Frandy, day session, 10th June.
(click on flies for photos)
Here we were on a new venue, a water that could obviously be wild and woolly in the wrong conditions... and it was a glorious day! The wind was, as the weather forecasters say, light and variable, with the accent on variable. The ceiling was about 50:50 sun and cloud cover, and when ever the cloud came across, the fish were up and rising in a flash. The ones we spooned had only daphnia in them, but we saw plenty of black terrestrials being sconed. We also saw some interesting insect life coming down the water, including some huge stone fly and large brook duns. Both were probably hatched on the river Devon upstream and blown down onto the water.

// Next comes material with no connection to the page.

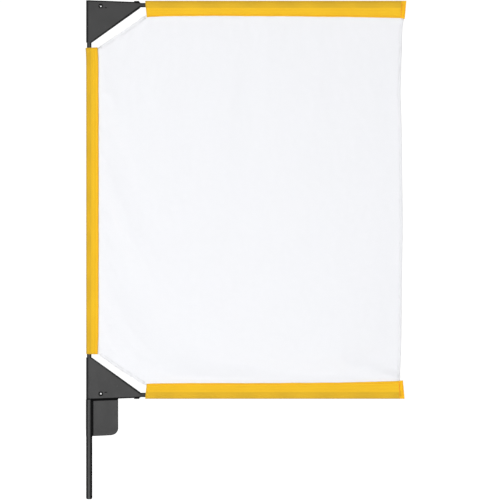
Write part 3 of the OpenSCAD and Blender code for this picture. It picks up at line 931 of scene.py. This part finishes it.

Early on, the sun had the upper hand, and the only rod to get going then had fish to static nymph technique and a black Howwood. Once the cloud started to get a hand in, it was dries, dries, dries. The colour was black, black, black.

John G shows off a resident, taken on dry fly
Successful flies included black hopper, black ethafoam beetle and black, pearly wing bits. The fish tended to be up once-ing from a deep lie, which made covering risers a hit-miss affair. You were often better off looking to put your flies into generally fishy water and let them find it, O-T-B. Not to be outdone by all this dry fly stuff, Lenny took 5 fish on top of the water pulling gear.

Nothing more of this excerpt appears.